The government attributed the increase to an “acceleration of the population ageing ”.

“[Such conditions] offset the positive effects brought about by favourable economic and employment conditions and our efforts to alleviate poverty,” a government statement said.

It warned the deteriorating economic climate in the city could further affect low-income livelihoods.

“The local economy has weakened visibly, which will likely have repercussions on the earnings and employment prospects for the grassroots,” the government said.

The city’s retail and tourism sectors have been hard hit by more than six months of anti-government protests, which officials estimated would cost the city 2 percentage points on its gross domestic product.

The government forecast the GDP would shrink 1.3 per cent this year from 2018. Last year, it jumped 3 per cent from 2017.

Past statistics showed 1.377 million residents were living below the official poverty line in 2017, 25,000 more than the figure in 2016.

The poverty line is set at 50 per cent of the median monthly household income before taxation and government policy interventions, including social welfare payments, such as allowances for the elderly and low-income families.

In the latest terms, that means a single person with a monthly income of HK$4,000 or a two-person household earning HK$10,000. The threshold for a three-person household is HK$16,500 a month.

The number of impoverished Hongkongers in 2018 dropped to 1.024 million after policy interventions, such as the Comprehensive Social Security Assistance (CSSA) and Old Age Living Allowance, but the figure remained 15,000 higher in 2017.



For many poor elderly in the city, the intervention did little. About 20,000 more than in 2017 remained below the poverty line.

The government said many in this demographic lived without any income, so even government benefits were unable to plug the gap to the poverty line .
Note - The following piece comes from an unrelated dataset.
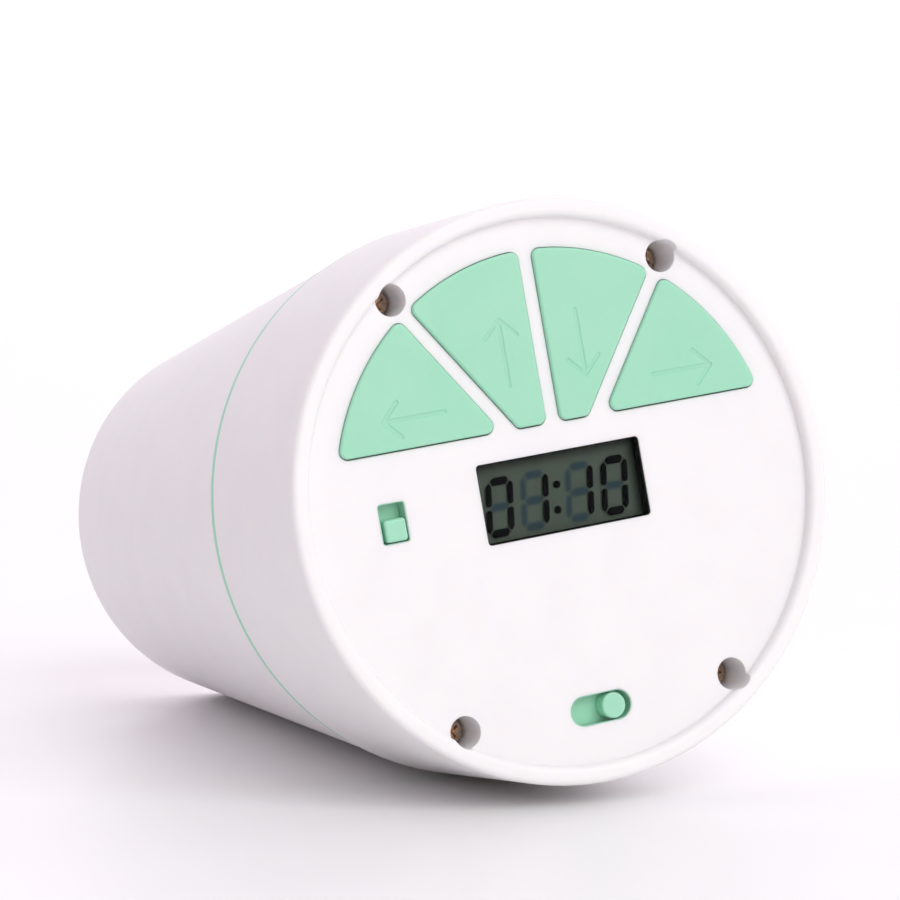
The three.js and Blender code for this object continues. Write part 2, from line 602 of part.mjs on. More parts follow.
function makePower() {
  makeCell("left", -1);
  makeCell("right", 1);
  makeBatteryDoor("left", -1);
  makeBatteryDoor("right", 1);
  const boardEnd = BOARD_BACK_Z - 0.7;
  const motorLead = (sign) => [
    [sign * 2, 11.6, -16],
    [sign * 2, 9, -16.5],
    [sign * 3, 6, -16],
    [sign * 4, 4, boardEnd],
  ];
  makeLead("motor_lead_red", motorLead(1), RED_RUBBER);
  makeLead("motor_lead_black", motorLead(-1), BLACK_RUBBER);
  const cellLead = (sign) => [
    [sign * (CELL.x - 0.2), -23, -14.1],
    [sign * (CELL.x - 2), -22.6, -13.7],
    [sign * 19.4, -21, -13.8],
    [sign * 12, -10, -14.4],
    [sign * 9, -6, boardEnd],
  ];
  makeLead("cell_lead_left", cellLead(-1), RED_RUBBER);
  makeLead("cell_lead_right", cellLead(1), BLACK_RUBBER);
}

// ---- drum ----

const MOUTH = { innerR: 41, depth: 9 }; // straight land that the cover plugs into
const TAPER = Math.atan((DRUM_MOUTH_R - DRUM_END_R) / (TOTAL_LENGTH + SHELL_Z));

function drumOuterRadius(z) {
  return DRUM_MOUTH_R + (z - SHELL_Z) * Math.tan(TAPER);
}

function drumEndOutline() {
  const outline = rounded(
    [
      [DRUM_MOUTH_R, SHELL_Z],
      [DRUM_END_R, -TOTAL_LENGTH, DRUM_END_ROUNDING],
      [0, -TOTAL_LENGTH],
    ],
    3,
  );
  return outline.map((point) => [point.x, point.y]);
}

// Frame of the outlet on the drum wall: x across, y along the wall away from the head, z outwards.
function outletFrame() {
  const radial = new THREE.Vector3(Math.cos(-ROLL), Math.sin(-ROLL), 0);
  const rearward = new THREE.Vector3(0, 0, -1);
  const out = radial.clone().multiplyScalar(Math.cos(TAPER)).addScaledVector(rearward, Math.sin(TAPER));
  const along = rearward.clone().multiplyScalar(Math.cos(TAPER)).addScaledVector(radial, -Math.sin(TAPER));
  const across = new THREE.Vector3().crossVectors(along, out);
  const frame = new THREE.Matrix4().makeBasis(across, along, out);
  frame.setPosition(radial.multiplyScalar(DRUM_MOUTH_R).setZ(SHELL_Z));
  return frame;
}

const RAIL = { start: 6, end: 80, lip: 6.9, half: 10.5, floor: 1, ceiling: 2.5, top: 3.2 };
const SHUTTER = { half: 8, bottom: 1.3, top: 2.2, grip: 3.6, gripHalf: 5, gripWidth: 1.6 };

function makeDrumShell() {
  const innerEnd = -TOTAL_LENGTH + DRUM_WALL;
  const mouthEnd = SHELL_Z - MOUTH.depth;
  const inner = (z) => drumOuterRadius(z) - DRUM_WALL / Math.cos(TAPER);
  const outside = turned([[0, SHELL_Z], ...drumEndOutline()]);
  const inside = turned([
    [0, SHELL_Z + 1],
    [MOUTH.innerR, SHELL_Z + 1],
    [MOUTH.innerR, mouthEnd],
    [inner(mouthEnd), mouthEnd],
    [inner(innerEnd), innerEnd],
    [0, innerEnd],
  ]);
  const frame = outletFrame();
  const guide = box([-RAIL.half, RAIL.half], [RAIL.start, RAIL.end], [-3, RAIL.top], frame);
  const through = [RAIL.start - 1, RAIL.end + 1];
  const grooveHalf = SHUTTER.half + GAP;
  const sunk = box([-grooveHalf, grooveHalf], through, [RAIL.floor, RAIL.ceiling], frame);
  const slit = box([-RAIL.lip, RAIL.lip], through, [RAIL.ceiling - 0.1, RAIL.top + 1], frame);
  const half = OUTLET.width / 2;
  const slotY = [OUTLET.start, OUTLET.start + OUTLET.length];
  const slot = box([-half, half], slotY, [-12, RAIL.top + 1], frame);
  piece("drum_shell", cut(join(outside, guide), inside, sunk, slit, slot), WHITE_PLASTIC);

  const from = OUTLET.start + OUTLET.shutterOpen;
  const to = from + OUTLET.shutterLength;
  const plate = box([-SHUTTER.half, SHUTTER.half], [from, to], [SHUTTER.bottom, SHUTTER.top], frame);
  const grips = [to - 5, to - 2.2].map((start) => {
    const gripX = [-SHUTTER.gripHalf, SHUTTER.gripHalf];
    return box(gripX, [start, start + SHUTTER.gripWidth], [SHUTTER.top - 0.2, SHUTTER.grip], frame);
  });
  piece("outlet_shutter", join(plate, ...grips), MINT_PLASTIC);
}

function makeDrumCover() {
  const flangeEnd = DRUM_COVER_Z - SEAM_RING;
  const plateEnd = flangeEnd - 0.6;
  const skirtEnd = -44.5;
  const groove = { top: -40.9, bottom: -42.7, radius: 39.3 };
  const body = turned([
    [0, DRUM_COVER_Z],
    [SEAM_R, DRUM_COVER_Z],
    [SEAM_R, flangeEnd],
    [MOUTH.innerR - 0.4, flangeEnd],
    [MOUTH.innerR - 0.4, groove.top],
    [groove.radius, groove.top],
    [groove.radius, groove.bottom],
    [MOUTH.innerR - 0.4, groove.bottom],
    [MOUTH.innerR - 0.4, skirtEnd],
    [38, skirtEnd],
    [38, plateEnd],
    [0, plateEnd],
  ]);
  const cup = cylinder(10, plateEnd + 0.5, -43.4, { sides: 32 });
  const socket = cylinder(5.6, -43, -51, { sides: 24 });
  const cupHole = cylinder(8.4, DRUM_COVER_Z + 1, SPIGOT_END_Z - 0.5, { sides: 32 });
  const hexHole = cylinder(SHAFT_R + 0.15, -41, -49.6, { sides: 6 });
  piece("drum_cover", cut(join(body, cup, socket), cupHole, hexHole), MINT_PLASTIC);

  const seal = { inner: groove.radius + GAP, outer: MOUTH.innerR - GAP, top: groove.top - GAP };
  const ring = disc(seal.outer, seal.top, groove.bottom + GAP);
  const hole = disc(seal.inner, 0, -60);
  piece("drum_seal", cut(ring, hole), BLACK_RUBBER);
}

// ---- assembly ----

makeFrontHousing();
makeRearCover();
makeHousingScrews();
Object.keys(keyPlaces).forEach(makeKey);
makeSideSwitch();
makeLowerSwitch();
makeDisplay();
makeBoard();
makeDrive();
makePower();
makeDrumCover();
makeDrumShell();

// Laid on its side, it rests on the collar's rear edge and the drum's far end.
const [, contact] = drumEndOutline();
const tilt = Math.atan((COLLAR_R - contact[0]) / (-contact[1] - HEAD_LENGTH));
device.rotation.z = ROLL;
const laid = new THREE.Group();
laid.rotation.x = Math.PI / 2 - tilt;
laid.add(device);

const feeder = new THREE.Group();
feeder.add(laid);
feeder.updateMatrixWorld(true);
const span = new THREE.Box3().setFromObject(feeder, true);
const middle = span.getCenter(new THREE.Vector3());
laid.position.set(-middle.x, -middle.y, -span.min.z);

export default feeder;
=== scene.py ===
"""Looks of an automatic fish feeder: a control head with arrow keys and a clock display,
and a tapered food drum that the head turns. The feeder lies on its side on a pale floor.

Pieces are made in the device frame, in millimetres, and then placed in the row frame in metres.
Device frame: the origin is the centre of the rim, +Z points out of the control face, +X is to the
right of the face and +Y is up the face.
"""

import json
import math

import bmesh
import bpy
from mathutils import Matrix, Vector


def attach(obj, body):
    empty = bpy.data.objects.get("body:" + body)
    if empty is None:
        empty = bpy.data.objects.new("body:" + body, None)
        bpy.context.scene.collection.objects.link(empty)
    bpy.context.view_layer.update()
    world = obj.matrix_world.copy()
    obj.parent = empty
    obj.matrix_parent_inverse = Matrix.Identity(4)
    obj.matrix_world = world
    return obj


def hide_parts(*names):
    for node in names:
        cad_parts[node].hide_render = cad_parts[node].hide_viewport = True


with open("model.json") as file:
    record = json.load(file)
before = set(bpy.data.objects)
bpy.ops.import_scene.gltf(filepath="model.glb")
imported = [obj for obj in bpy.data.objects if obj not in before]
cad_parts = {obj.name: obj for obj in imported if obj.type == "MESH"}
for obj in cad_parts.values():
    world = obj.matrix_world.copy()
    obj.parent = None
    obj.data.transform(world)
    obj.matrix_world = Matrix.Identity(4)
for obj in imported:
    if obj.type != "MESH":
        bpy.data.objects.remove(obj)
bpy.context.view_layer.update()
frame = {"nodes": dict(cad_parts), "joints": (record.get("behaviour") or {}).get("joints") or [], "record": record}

MM = 0.001
SMOOTH_ANGLE = 30

# ---- head, mm ----
COLLAR_R = 44
RIM_INNER_R = 41.2
RIM_OUTER_ROUND = 1
RIM_INNER_ROUND = 1.0
SKIRT_INNER_R = 41.4
HEAD_LENGTH = 35.6
FACE_Z = -1.9
FACE_BACK_Z = -4.1
GAP = 0.3
LATHE_SIDES = 240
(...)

The post-intervention poverty rate among those aged 18 to 29 also saw a year-on-year increase of 0.5 percentage points to 9.3 per cent, meaning around 90,000 young people living in poverty.

But the child poverty rate, after intervention, fell by 0.7 percentage points to a record low of 16.8 per cent.

The government attributed this to additional subsidies under the Working Family Allowance scheme.

Lee Tai-shing, a representative from the Concerning CSSA and Low Income Alliance, accused the government of failing to curb poverty and expected more people to fall below the line in the future.

“One-off allowances do not help much. The government could at least help these people by raising the minimum wage,” Lee said.

Labour Party lawmaker Fernando Cheung Chiu-hung said Friday’s report showed the situation last year, when the economy was good, and expected the situation to have become even worse this year.

“The current poverty relief measures have failed to decrease the poor population. This is a big problem which every term of government tries to do something about but fails,” Cheung said.

He said the reasons included the failure to adopt a universal pension scheme shown by the high poverty rate among the elderly.

The CSSA, which has not been reviewed for more than 20 years, also failed to provide enough support to the needy or remove people from poverty, Cheung said,

Professor Paul Yip Siu-fai from the University of Hong Kong said the latest figures showed the efficiency of recurrent cash was not that high, as such policy intervention could only reduce the poverty population by around 27 per cent.

“It is important to teach them how to fish, instead of giving them a fish,” Yip said, noting that more than half of the poor aged 25 to 29 were jobless, but 90 per cent had completed their studies.

“We need more job diversity to fit the different skill sets our youth have. Helping them to establish start-up companies is one solution. They need jobs with a future.”